Protests were held on beaches across the south of the country. The House of Lords then passed an amendment to the bill which required a progressive reduction in overflow spills. All but 22 Tories voted to defeat the amendment.

This provoked a national outcry from people on all sides of the political spectrum. The Tories were then on the run. They used the excuse that the Victorian water and sewage system would need updating at a minimum cost of £150 billion. This did nothing to stop the protests which were fuelled by well-publicised drone footage of sewage discharge into Langstone Harbour in Hampshire. The government has now been forced into a U-turn and will now require the companies to reduce spillages.

Water companies have consistently put profits before protecting the environment. They have paid out £57 billion in dividends to shareholders in the past 30 years. In the last five years, bosses of the companies were paid £58 million in salaries and other benefits.

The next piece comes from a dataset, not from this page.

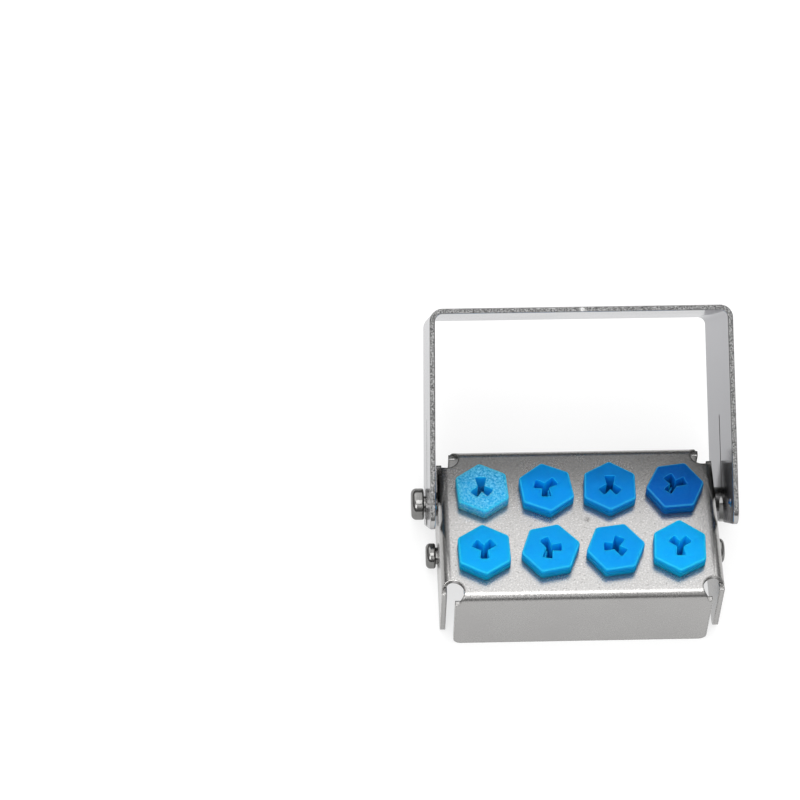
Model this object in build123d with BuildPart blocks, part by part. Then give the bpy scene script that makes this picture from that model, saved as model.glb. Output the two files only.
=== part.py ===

This money should have been used to invest in infrastructure. Water companies, and other utilities must be nationalised under democratic workers’ control and management. Then the wealth can be used to invest in improving infrastructure and to protect the environment. As part of a wider socialist planned economy, production could be planned to not only stop water pollution, but to enable the investment needed to start to solve all aspects of the climate crisis.